My little family's existence and the way the rest of our family treats it as a non-issue threaten a huge, foundational part of what my sister is trying to instill in her children, which is just like how her beliefs and palpable avoidance of us threaten a huge, foundational part of the kind of childhood I'm trying to build for my children. We're both worrying about our kids being tainted or harmed simply by their exposure to the other's values. Yet my sister and I were once kids who grew up in the same mildly religious household in the same manure-scented country town where we smashed the same berries on our faces for play makeup and endured the same wacky, revolving cast of visiting uncles and cousins and grandparents, and yes, once upon a time we even danced at the same Indigo Girls concert, but we veered off on wildly different tracks and came to be the people we are today through complex constellations of experience, personality, influence by others, and chance. That's a little terrifying to contemplate. But it's also liberating, and it's helping me release my white-knuckle grip on this whole situation.

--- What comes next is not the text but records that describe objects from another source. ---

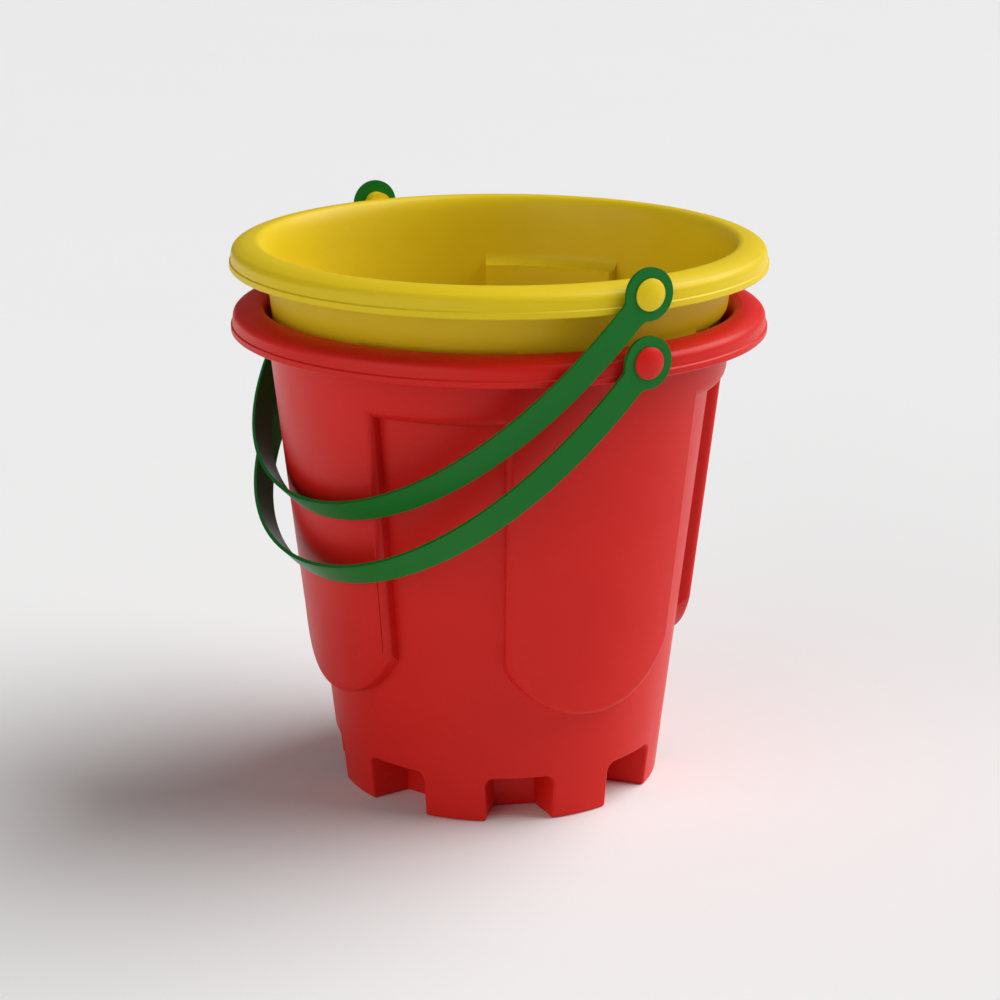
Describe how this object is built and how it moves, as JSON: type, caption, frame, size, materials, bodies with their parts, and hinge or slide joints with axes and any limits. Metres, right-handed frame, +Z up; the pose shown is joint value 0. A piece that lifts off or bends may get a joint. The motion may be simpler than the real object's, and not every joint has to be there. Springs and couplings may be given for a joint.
{
  "type": "sand bucket",
  "caption": "Castle-tower sand buckets nested one in the other, each with raised panels, a notched battlement foot, a rolled rim and a swinging strap handle.",
  "frame": {"origin": "centre of the red bucket's foot, on the ground", "axes": "+Z up, along the buckets' common axis; X along the handle pivots; -Y towards the side that both handles hang down"},
  "size_m": [0.2298, 0.22, 0.2364],
  "materials": {
    "red_shell": "satin moulded red plastic",
    "yellow_shell": "satin moulded yellow plastic",
    "green_strap": "satin moulded dark green plastic"
  },
  "bodies": {
    "red_body": {"red_bucket": "red_shell", "red_pivot_button_right": "red_shell", "red_pivot_button_left": "red_shell"},
    "red_handle_body": {"red_handle": "green_strap"},
    "yellow_body": {"yellow_bucket": "yellow_shell", "yellow_pivot_button_right": "yellow_shell", "yellow_pivot_button_left": "yellow_shell"},
    "yellow_handle_body": {"yellow_handle": "green_strap"}
  },
  "joints": [
    {"name": "red_handle_swing", "type": "hinge", "parent": "red_body", "child": "red_handle_body", "pos_m": [0, 0, 0.20015], "axis": [-1, 0, 0], "range_deg": [0, 17]},
    {"name": "yellow_lift_out", "type": "slide", "parent": "red_body", "child": "yellow_body", "axis": [0, 0, 1], "range_m": [0, 0.0025]},
    {"name": "yellow_handle_swing", "type": "hinge", "parent": "yellow_body", "child": "yellow_handle_body", "pos_m": [0, 0, 0.22619], "axis": [-1, 0, 0], "range_deg": [0, 270]}
  ]
}
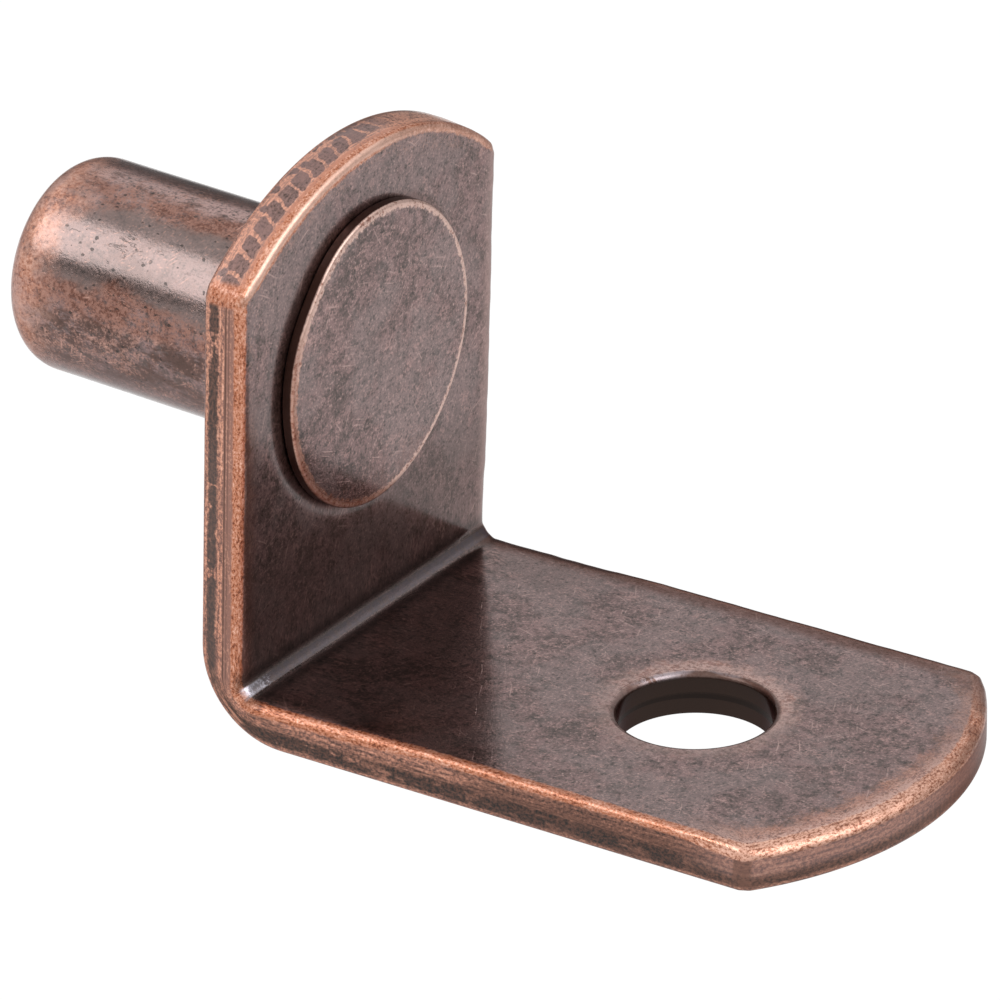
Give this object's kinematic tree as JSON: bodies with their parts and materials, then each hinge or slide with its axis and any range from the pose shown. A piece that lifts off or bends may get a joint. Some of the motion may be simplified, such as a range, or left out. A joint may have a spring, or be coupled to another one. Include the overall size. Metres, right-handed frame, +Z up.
{
  "type": "shelf support pin",
  "caption": "L-shaped folded steel shelf support with a round pin riveted through its leg, which plugs into a cabinet side, and a screw hole in the arm that the shelf rests on.",
  "frame": {"origin": "where the pin's axis meets the back face of the leg, in the plane of the panel that the pin plugs into", "axes": "+Z up, -X along the pin into the panel, +X the way the arm reaches out under the shelf, +Y across the strip"},
  "size_m": [0.0299, 0.0126, 0.0161],
  "materials": {
    "bracket": "copper plate darkened to brown-black and rubbed back to bright copper on the edges, satin",
    "pin": "copper plate darkened to brown-black and rubbed back in patches, satin"
  },
  "bodies": {
    "root": {"bracket": "bracket", "pin": "pin"}
  },
  "joints": []
}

My sister has expressed remorse for the way she reacted the night I came out to her so many moons ago. Given the chance for a do-over, I think she'd form a more compassionate response now. She still believes that any romantic relationship outside man/woman Christian marriage has dire spiritual consequences, but she also believes that even my children, byproducts of an allegedly unholy union, are part of her God's plan. I don't get how that works, nor do I understand why my sister feels so strongly about homosexuality in particular. I also don't know how I'll explain all this to my kids one day, should they ever ask. Luckily for all of us, I have many more moons to think over it before my boys start mulling such deep questions. I really want to be able to answer them honestly, without degrading her.